Bulan ini pada umumnya di Indonesia merupakan awal musim kemarau. Kondisi lebih kering dan jarang hujan akan terjadi hingga lima bulan mendatang. Mengutip situs Badan Meteorologi, Klimatologi, dan Geofisika, fenomena El Nino lemah diprediksi akan berlangsung hingga November 2019.
Kondisi tersebut mendorong Perusahaan Umum Jasa Tirta I sebagai badan usaha milik negara pengelola sumber daya air harus mengelola ketersediaan air permukaan melalui pengendalian dan pengaturan di waduk-waduk yang dikelolanya.
Waduk Wonorejo merupakan satu dari delapan struktur serupa di Jawa Timur yang dikelola Jasa Tirta I. Tujuh struktur berada di Wilayah Sungai Brantas dan satu waduk di Wilayah Sungai Bengawan Solo. Kedua sungai merupakan batang air terpanjang di Pulau Jawa.
Seluruh waduk itu ialah Sengguruh, Sutami, Lahor, Wlingi, Selorejo, Wonorejo, Bening, dan Wonogiri. Dari Wilayah Sungai Brantas tertampung 354 juta m3 air dan dari Wilayah Sungai Bengawan Solo tersedia 348 juta m3 air. Seluruh air yang ditampung atau disimpan sepanjang musim hujan di waduk-waduk itu akan didistribusikan secara merata ke hilir aliran sungai-sungai sepanjang musim kemarau.
Penyaluran air harus tetap memperhatikan pemenuhan kebutuhan di setiap sektor pemanfaat, yakni persawahan, kelistrikan, dan rumah tangga (air minum).
Terkait dengan kekeringan, Kepala Pelaksana Badan Penanggulangan Bencana Daerah (BPBD) Jawa Timur Subhan Wahyudiono mengingatkan potensi bencana kekeringan di 24 kabupaten/kota dari 38 daerah tingkat dua di provinsi tersebut. Daerah terawan ialah Kabupaten Sampang di Pulau Madura.
Menurut catatan BPBD Jawa Timur, terdapat 556 desa yang rawan kekeringan. Sebanyak 199 desa di antaranya berpotensi tidak ada air sama sekali.
Untuk kondisi yang tidak ada air sama sekali, penanganan kekeringan hanya bisa dilakukan dengan pengiriman air melalui truk-truk tangki. Pengiriman air harus dipenuhi terlebih dahulu oleh BPBD kabupaten/kota. Jika masih kurang, provinsi akan mengirim tambahan sebanyak 6.000 liter per pengiriman.

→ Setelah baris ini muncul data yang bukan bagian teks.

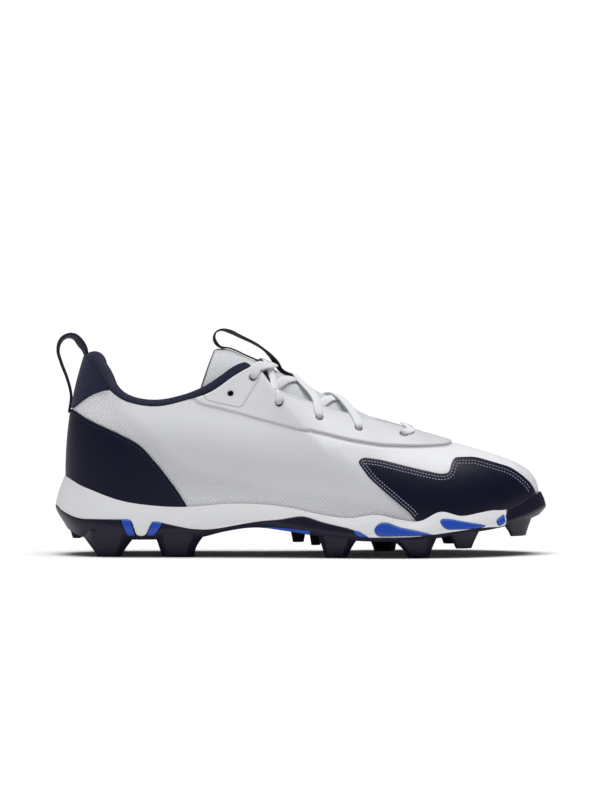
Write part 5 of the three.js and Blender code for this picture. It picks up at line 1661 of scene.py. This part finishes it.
    def insole(self) -> bpy.types.Object:
        """Builds the insole, cupped up at its edge."""
        piece = flat_grid("insole_bed", 150, 24)
        unit = corners(piece)
        k, across = unit[:, 0], unit[:, 1]
        outer = LAST.off(k / 2, np.full(len(k), 0.03), -WALL - 0.6)
        inner = LAST.off(1 - k / 2, np.full(len(k), 0.03), -WALL - 0.6)
        top = outer + (inner - outer) * across[:, None]
        rim = np.maximum(np.abs(2 * across - 1), np.abs(2 * k - 1) ** 8)
        middle = LAST.footbed(top[:, 0] / LENGTH + 0.5) * HEIGHT
        top[:, 2] = middle + INSOLE - 0.4 + 1.2 * rim**6
        under = top.copy()
        under[:, 2] = middle + 0.5
        faces = [list(face.vertices) for face in piece.data.polygons]
        count = len(top)
        mesh = bmesh.new()
        mesh.from_mesh(piece.data)
        rims = []
        for line in mesh.edges:
            if line.is_boundary:
                loop = line.link_loops[0]
                a, b = loop.vert.index, loop.link_loop_next.vert.index
                rims.append([b, a, a + count, b + count])
        mesh.free()
        behind = [[i + count for i in reversed(face)] for face in faces]
        refill(piece, np.vstack([top, under]), faces + behind + rims)
        merge(piece, 0.01)
        smooth(piece, 40)
        points = corners(piece)
        store(piece, "flat", points)
        return self.wardrobe.dress(piece, TEXTILE, "lining", "insole")

    def build(self) -> list[bpy.types.Object]:
        """Builds everything under the foot."""
        made = self.shell() + self.inserts()
        made += [Stud(*row).build(self.wardrobe) for row in STUDS]
        return made + self.strips() + [self.blade(), self.insole()]


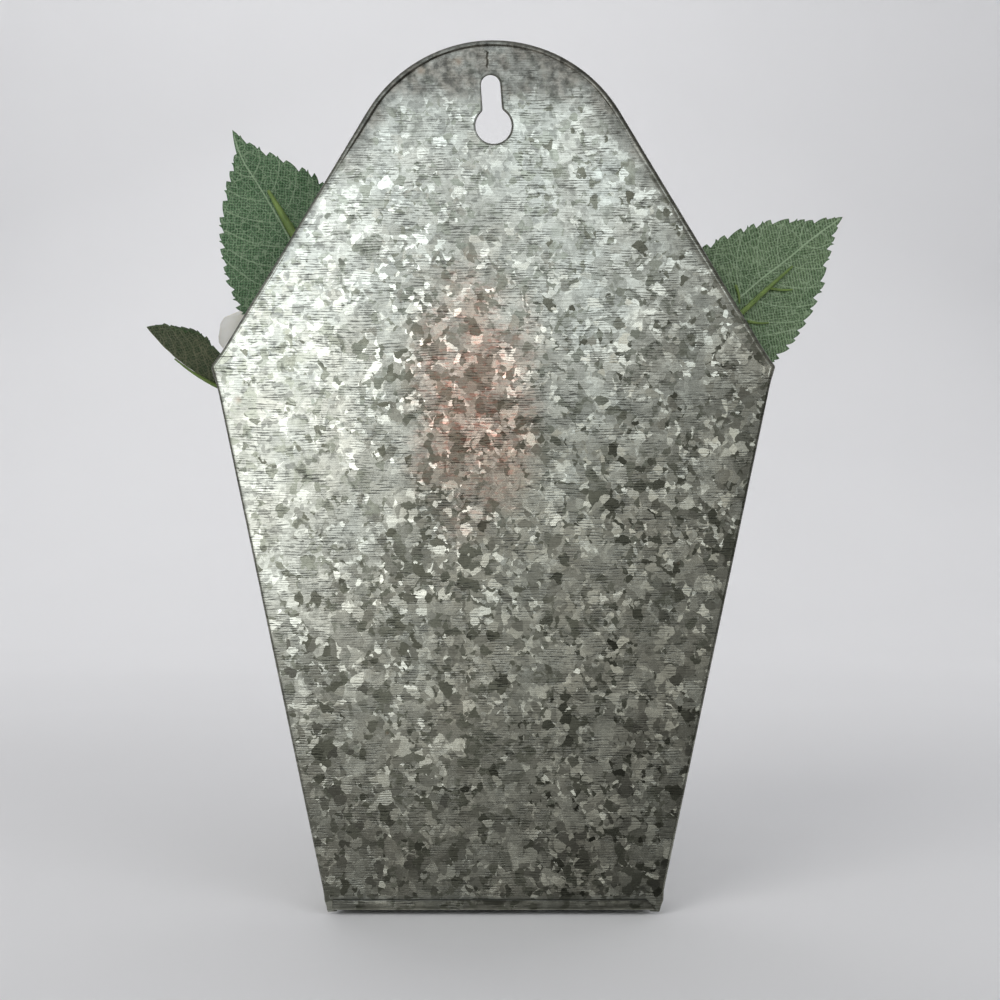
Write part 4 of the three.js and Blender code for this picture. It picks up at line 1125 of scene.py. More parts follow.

Selain kekeringan, lanjut Subhan, potensi yang patut selalu diwaspadai ialah kebakaran hutan dan lahan. Pemerintah dan pemangku kepentingan di daerah diingatkan untuk mewaspadai potensi kebakaran. Di kawasan hutan dan lahan, perilaku sepele, misalnya membuang puntung rokok atau lupa memadamkan perapian, dapat berakibat buruk.
Di permukiman, potensi munculnya sumber api harus diketahui dan dicegah. Pelatihan terhadap kelompok masyarakat untuk penanggulangan kebakaran juga mutlak diperlukan.